Thanks the floating plants are frogbit, i forgot the technical name.


----------



## adele54 (Oct 23, 2016)

I really like the way that looks, I will have to get some for my Cherry tank..thanks for the reply !!

Sent from my Nexus 6 using Tapatalk


----------



## doylecolmdoyle (Sep 22, 2015)

_MG_6360 by Colm Doyle, on Flickr


----------



## doylecolmdoyle (Sep 22, 2015)

Added Co2 to this tank, lets see how all the ferns respond, the glass diffuser makes a hissing noise, its driving me crazy, may need to try a different diffuser.

IMG_7919 
by Colm Doyle, on Flickr


----------



## ed.junior (Feb 2, 2017)

Try the Tropica 3 in 1 diffuser. It is a very decent ceramic diffuser. Also, you should place the diffuser as low as possible, to allow the CO2 to diffuse.

What is your fertilization routine? Going the Walstad route seems to not be your preference, what about Estimative Index? You could fine tune it to your tank. Are you doing weekly WC? 

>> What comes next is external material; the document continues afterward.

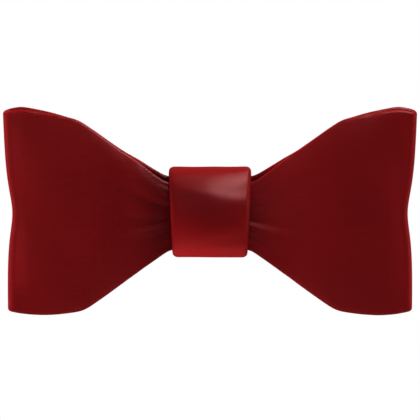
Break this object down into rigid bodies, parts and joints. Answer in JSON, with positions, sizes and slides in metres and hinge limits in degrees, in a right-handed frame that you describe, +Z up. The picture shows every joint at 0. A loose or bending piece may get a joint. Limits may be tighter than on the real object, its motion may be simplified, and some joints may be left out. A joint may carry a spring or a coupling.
{
  "type": "bow tie",
  "caption": "Ready-tied butterfly bow tie in deep red satin, a folded strip pinched by a padded knot, with a sprung two-jaw clip behind the knot that grips the shirt collar.",
  "frame": {"origin": "middle of the rear face of the clip's base plate, where the tie sits on the collar", "axes": "+X to the right seen from the front, +Y back towards the wearer's collar, +Z up"},
  "size_m": [0.1204, 0.0245, 0.0611],
  "materials": {
    "satin": "deep red woven satin with a soft sheen",
    "interlining": "undyed wool-blend canvas",
    "padding": "white bonded wadding",
    "thread": "twisted polyester sewing thread, dark red",
    "nickel": "nickel-plated stamped steel with fine handling marks",
    "spring_steel": "drawn spring wire"
  },
  "bodies": {
    "bow_tie": {"bow_strip_satin": "satin", "bow_strip_interlining": "interlining", "waist_binding_thread": "thread", "knot_wrap_satin": "satin", "knot_padding": "padding", "knot_seam_thread": "thread", "clip_base_plate": "nickel", "clip_stitch_left": "thread", "clip_stitch_right": "thread", "left_hinge_pin": "nickel", "left_torsion_spring": "spring_steel", "right_hinge_pin": "nickel", "right_torsion_spring": "spring_steel"},
    "left_jaw": {"left_jaw": "nickel"},
    "right_jaw": {"right_jaw": "nickel"}
  },
  "joints": [
    {"name": "left_jaw_hinge", "type": "hinge", "parent": "bow_tie", "child": "left_jaw", "pos_m": [-0.013, 0.0023, 0], "axis": [0, 0, -1], "range_deg": [0, 30], "stiffness_Nm_per_rad": 0.05, "springref_deg": -57.3, "deforming": ["left_torsion_spring"]},
    {"name": "right_jaw_hinge", "type": "hinge", "parent": "bow_tie", "child": "right_jaw", "pos_m": [0.013, 0.0023, 0], "axis": [0, 0, 1], "range_deg": [0, 30], "stiffness_Nm_per_rad": 0.05, "springref_deg": -57.3, "deforming": ["right_torsion_spring"]}
  ]
}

Sent from my SM-G920F using Tapatalk


----------



## doylecolmdoyle (Sep 22, 2015)

ed.junior said:


> Try the Tropica 3 in 1 diffuser. It is a very decent ceramic diffuser. Also, you should place the diffuser as low as possible, to allow the CO2 to diffuse.
> 
> What is your fertilization routine? Going the Walstad route seems to not be your preference, what about Estimative Index? You could fine tune it to your tank. Are you doing weekly WC?
> 
> Sent from my SM-G920F using Tapatalk


Thanks, Tropica isnt distributed in Australia, the little glass diffuser has actually stop making then hiss / squeak noise, because I am running co2 24/7 the bubble rate is less than 1bps more like 0.5bps the flow out of the diffuser never gets to the surface as its just 2 or 3 streams of micro bubbles which get blown from the filter around the tank, drop checker is staying a nice lime green, I have used this technique on my 2 other high tech tanks and has worked well to keep most algae at bay and the ph level nice and stable. Some ppl say it is a waste of co2 but when I was turning the co2 on a few hrs before light, I had to run a very high bubble count to get the 1 point ph drop, so basically I am using the same amount of co2 with the 24/7 method.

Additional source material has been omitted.